Yesterday was one of those great days full of creativity.  I started out by writing--and finishing (but not revising)--a poem.  I also wrote 2 blog posts.

Most Tuesdays, I meet a friend who is also a colleague for a quick lunch between her classes.  Often, she brings lunch for both of us.  Yesterday, I volunteered to bring the lunch.  I'm still loving the eggplant/red pepper/risotto recipe I first wrote about here.  Yesterday I loved the feeling of being in the kitchen making something tasty and nutritious.  I didn't even mind all the chopping and the dirty dishes.

And then I moved to the visual art part of my day.  I have to provide cover art for my chapbook, and I've had some ideas about taking old watches and broken eyeglasses to the beach and seeing what I could set up there.
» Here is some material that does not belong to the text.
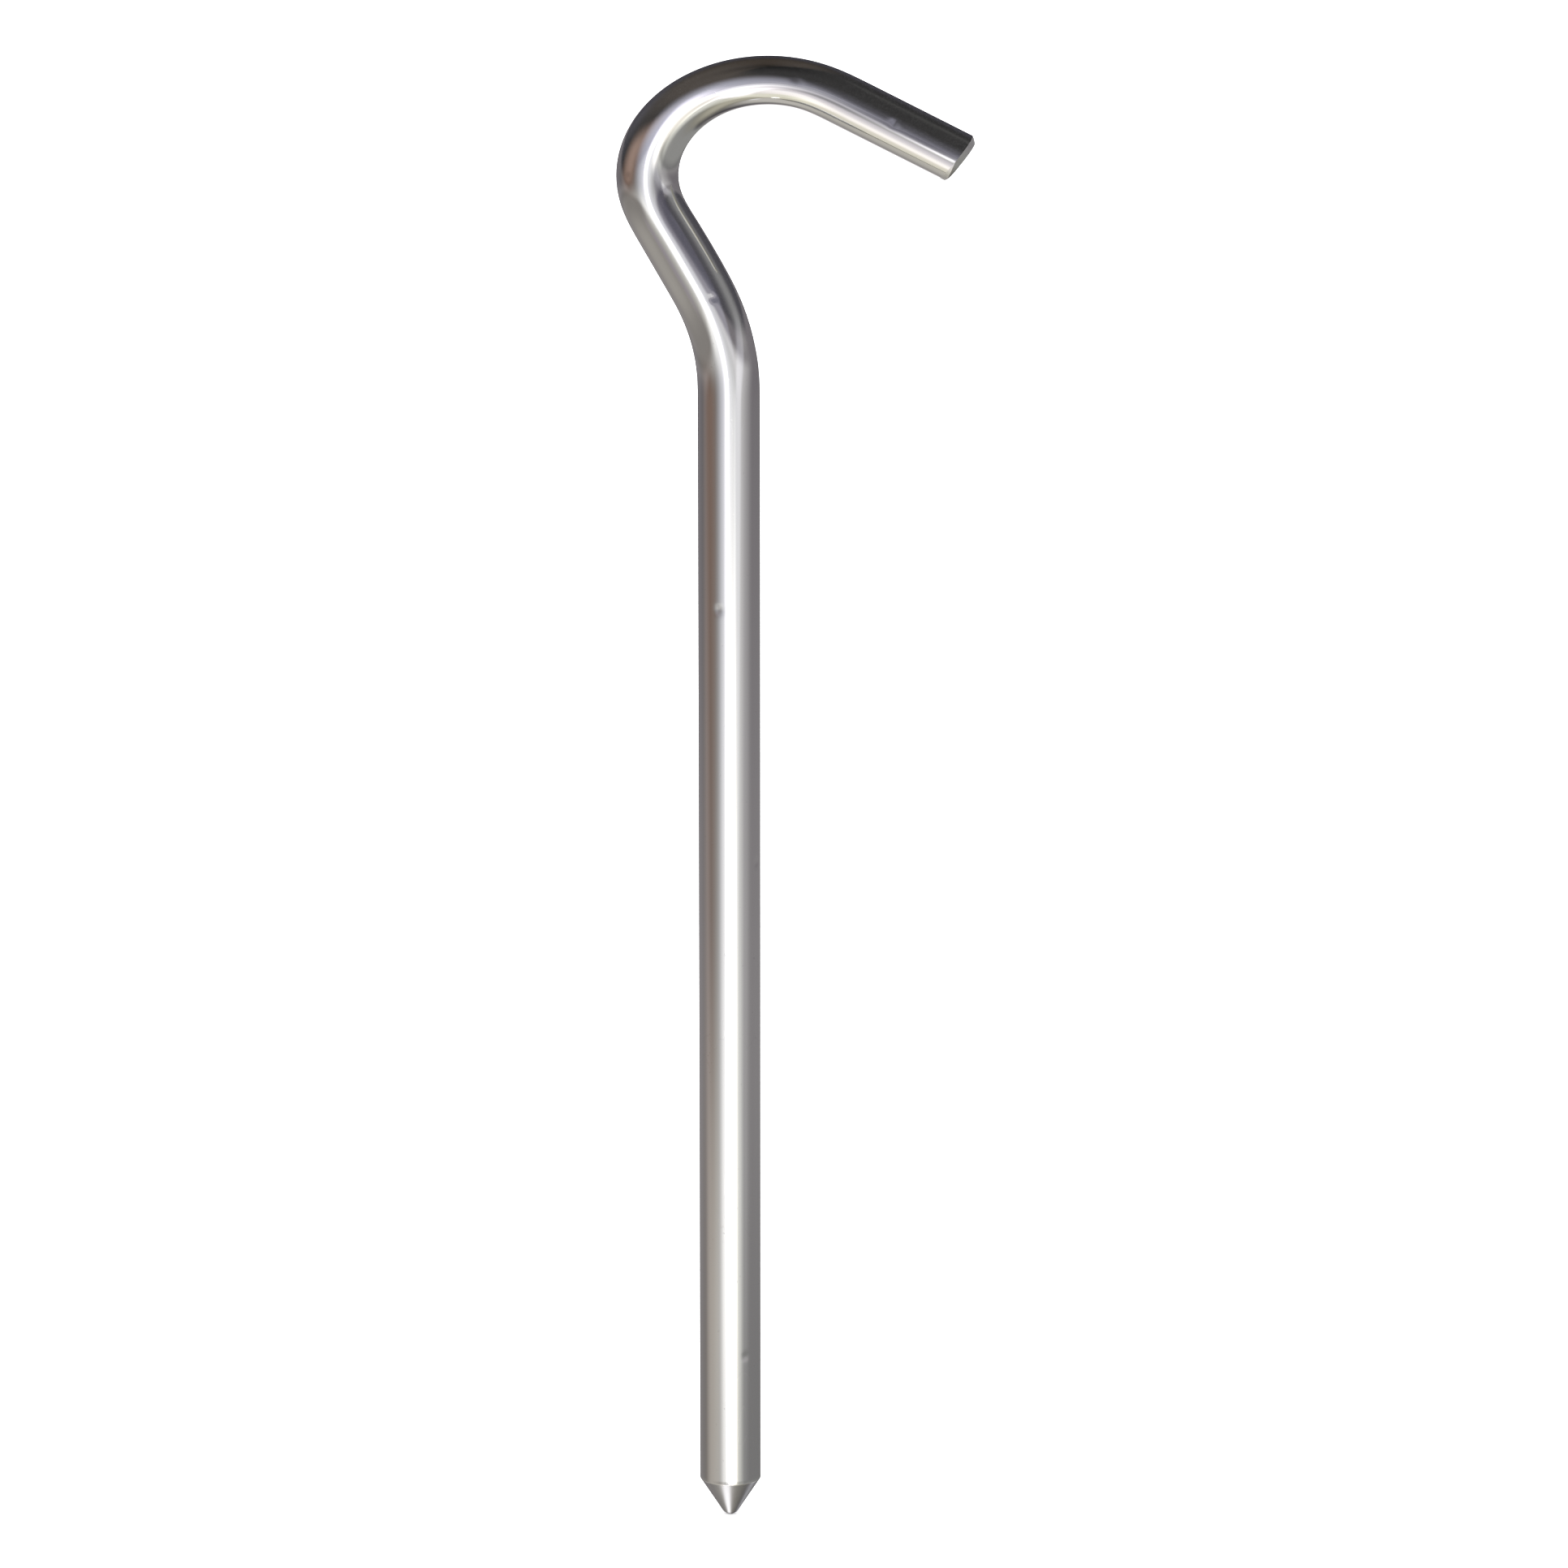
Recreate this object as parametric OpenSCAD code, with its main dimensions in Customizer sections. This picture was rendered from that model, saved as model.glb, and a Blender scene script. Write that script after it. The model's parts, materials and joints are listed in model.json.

Yesterday I looked at the jack-o-lantern, which is rotting faster than I thought it would.  My spouse mentioned my poem, "The Hollow Women," which is part of the forthcoming chapbook.  It has this stanza:

We are the hollow women
with faces carved like pumpkins,
shapes that ultimately frighten.

I decided to play with the jack-o-lantern and the broken objects I'd been collecting.

I took some close shots, which intrigue me too.

Can you tell you're looking inside a jack-o-lantern?

At one point, I turned off the flash.  The pictures have a different quality.

Because the pumpkin was in such a place of rot, I took it outside.  My spouse has set up a display of coral, since we no longer have aquariums.  I couldn't resist.

I love how the side of the coral looks like a skull-like face in profile.

The pictures are in black and white, because the chapbook will cost $2 less with black and white cover art.  I also like the shift in perspective that comes with the lack of color.

I'd have loved to have played with photography all day--but I had papers to grade and office work to do.  How nice, though, to have a creative morning to provide a mooring for the day!